Un suburbio que no es cualquier otro
Hay una iconografía tan vasta como definitoria por parte de Hollywood hacia sus décadas. Los '50 son uno de sus ejemplos suficientes, en tanto escenario que visitar tantas veces haga falta. Enunciar aquellos años es también rememorar la imagen de almanaque de una organización económica con familia modelo, en suburbios cuadriculados, de plástico naciente y luz blanca. Un modelo idílico, que cuadra en la imaginería de mucho cine, sea como escenario de infancia ‑lúdica para el caso de Steven Spielberg, taciturna para el de Tim Burton‑ o como fresco de matices irónicos ‑la desmemoria que practica Frank Darabont con El Majestic o la saña que David Lynch introduce en forma de oreja con Terciopelo azul‑.
En todo caso, no es casual que los '50 sean la década predilecta del naciente medio televisivo, de pregnancia irrebatible y en confrontación con el cine. Si el cine era "más grande que la vida", la TV vino a decir lo contrario. El macartismo tuvo asidero en esos años; un mundo que el cine del realizador George Clooney ya recorriera con la notable Buenas noches, y buena suerte. Ahora lo hace con Suburbicon, así que bienvenidos, otra vez, a los suburbios mentirosamente encantados de la "vida americana".
A partir de la argucia y su promesa de un paraíso de clase media, el film de Clooney se mete a vivir dentro de esas paredes de textura lisa con jardín bien verde, para descubrir un crimen que hará foco en la vida familiar de Gardner (Matt Damon), financista adusto, templado, que vive con su mujer y cuñada (ambas, interpretadas por Julianne Moore).
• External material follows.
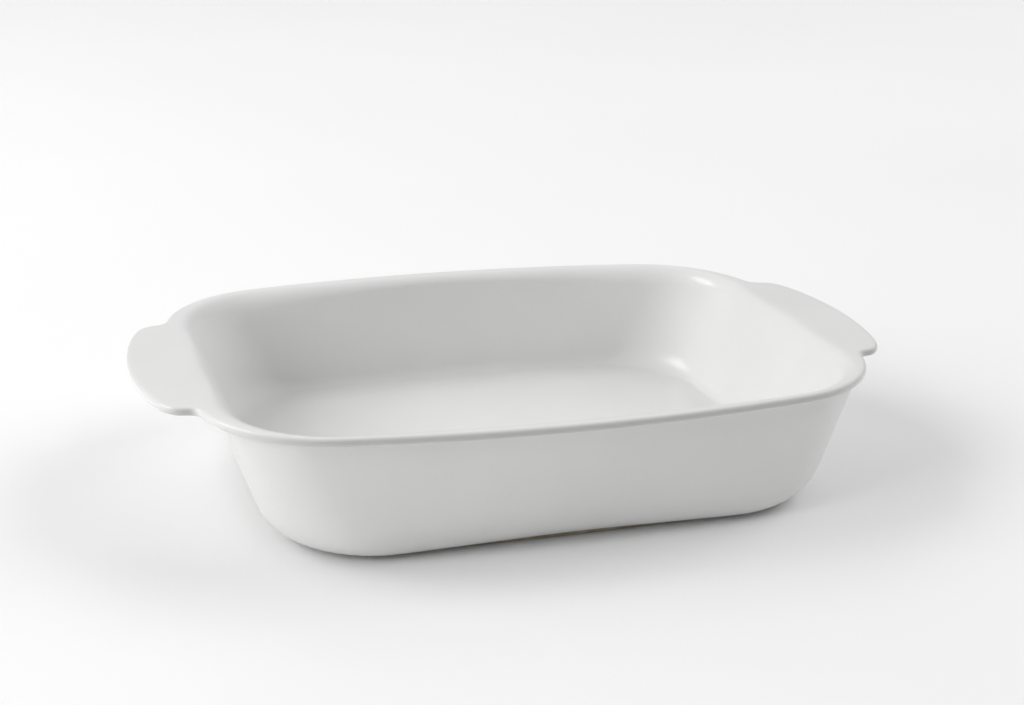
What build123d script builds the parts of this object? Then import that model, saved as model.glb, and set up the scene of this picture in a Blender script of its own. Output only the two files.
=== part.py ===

La importancia no estará puesta en él, sino en su hijo Nicky, quien habrá de saber de a poco que los adultos no son lo que parecen y que más vale desconfiar.
Al mismo tiempo, una familia de color decide vivir en el mismo vecindario. De manera tal que los problemas no tardarán en agudizarse. En este sentido, el film se articula desde una narrativa dual, de acción paralela, pero sin perder el acento en la mirada de Nicky.
Puede achacársele al film no contener en demasía la propuesta, que patina hacia situaciones extravagantes. Podría, por ello, pensarse en que la participación de Joel y Ethan Coen en el apartado guión seguramente suscitara mucho del absurdo, tendiente a sobresalir como una selección de momentos que podrían desequilibrar el asunto.
De todos modos, la mirada del film no pierde tino. Clooney, tal vez, no se haya resistido a filmar esos momentos delirantes protagonizados por el investigador de pólizas (Oscar Isaac). ¿Cómo culparlo? Isaac es un actor de corte tan "coeniano" como John Turturro, es brillante; además, el propio Clooney es parte preferencial de este séquito de palurdos marca "hermanos Coen". Así que, ¿por qué no dejar que el film juegue esos momentos desde un divague casi estrafalario? Visto que el cine norteamericano se ha vuelto tan conservador, tan repetido, tan carente de vigor, mejor un par de escenas disparatadas, casi tendientes a trastabillar, antes que cualquiera de esos panfletos de estreno semanal.
Por otra parte, no hay que perder de vista que el enunciado con el cual Suburbicon se presenta es el de la patraña publicitaria, con sus caritas sonrientes y música adocenada. Algo que trocará en mueca, en el mismo market donde las familias de bien hacen las compras. El absurdo del film, por todo esto, no merecería ser cuestionado. Menos aún cuando el desenlace guarda una imagen que replica otra: Nicky mira televisión luego de lo sucedido. ¿Qué destino le espera?
Es por esta imagen (que no es la última, otra escena presagia algo mejor) que George Clooney reitera ‑como en Buenas noches, y buena suerte‑ una misma práctica, la de un mundo de imágenes (cine) en contraste con otro (televisión). El cine siempre pudo mirar y mirarse críticamente. No es poco.